The Benefits and Pitfalls of a Sewing Stockpile

When you first start sewing, the whole world of clothing… changes.

Shopping for clothes isn’t as fun anymore. Because you look at
something and go “Pshhh! I could make that.” And you could! It might
take some research and skill, but you could make that, and it would
fit better, you’d love it more, and it won’t cost as much!

(Side note: Most of those are lies. Sewing for yourself can get<
expensive quickly. Yes, you can save money, but only if you compare
yourself to designer or high end clothes. I stopped thinking about
sewing as saving money a long time ago, instead I think about it as
“I’d rather pay more for something that fits.” And sometimes I
don’t love it more. Sometimes I wear it once then donate it.)

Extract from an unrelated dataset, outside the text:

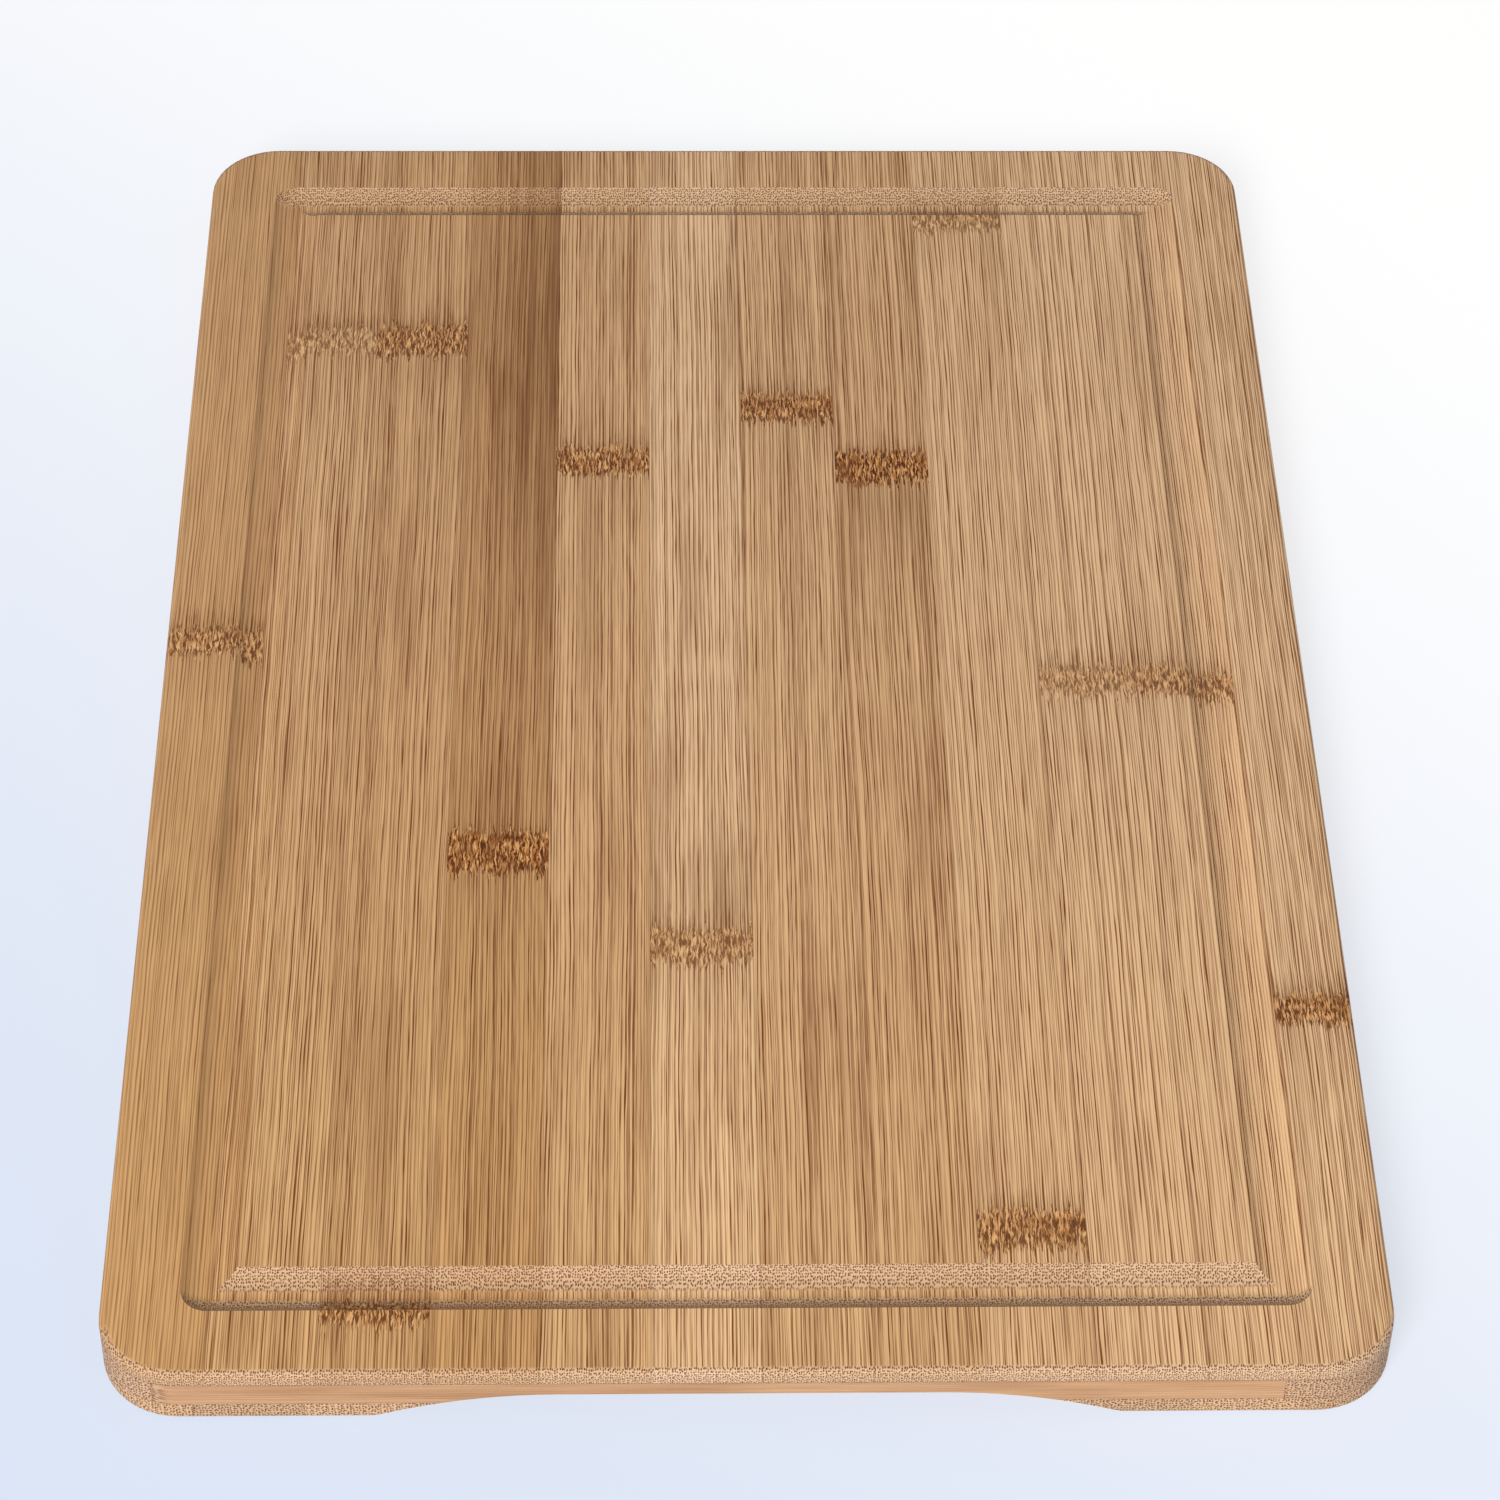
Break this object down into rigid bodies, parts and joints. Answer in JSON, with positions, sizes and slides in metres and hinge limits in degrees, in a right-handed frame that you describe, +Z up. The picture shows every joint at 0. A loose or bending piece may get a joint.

Thoughts of a wardrobe or cute clothes in cat prints and chevrons
float across your mind’s eye. “YES! THIS IS EVERYTHING!” So you go to
the fabric store, and browse for the perfect fabric (which I guarantee
isn’t there). You might not find the perfect fabric for what you
wanted, but Novelty prints are 30% off, and that X-Wing print is
calling your name! You HAVE to buy it! You NEEEEEED IT! More than you
needed anything in the entire world (please picture 23 year old Laurel
at the fabric store stopping herself from a toddler size meltdown over
Star Wars fabric before realizing “I’m an adult, I can buy whatever I
want.”) Oh, and this star fabric will make a perfect skirt, and I
think I need dress pants for work…. and Simplicity patters are 5 for $10.
Before you know it, you’ve spent $250 on a bunch of fabric, notions, thread, and patterns. You get home, and are SUPER excited about everything you’re going to make RIGHT NOW! You’ve seen Project Runway, you know that a ballgown can be made in 8 hours,
and you’re just making a few dresses and skirts, you’ll get all this
done tonight if you don’t sleep!

Then your best friend calls and asks if you want to go out to
dinner, so you leave the bag untouched on your floor for another day.
You forget about it. Maybe you even add a few more.

Yeah, pretty much something like this.

Then one day while playing video games you go, “Huh. Didn’t I buy some
Star Wars fabric?” You realize you’ve accumulated this huge
backlog of projects, some of which you don’t even want to make
anymore. Did you really buy “Peace and Love” flannel? *face palm*

Stashes are the most wonderful thing in the world to accumulate, then the worst thing to have.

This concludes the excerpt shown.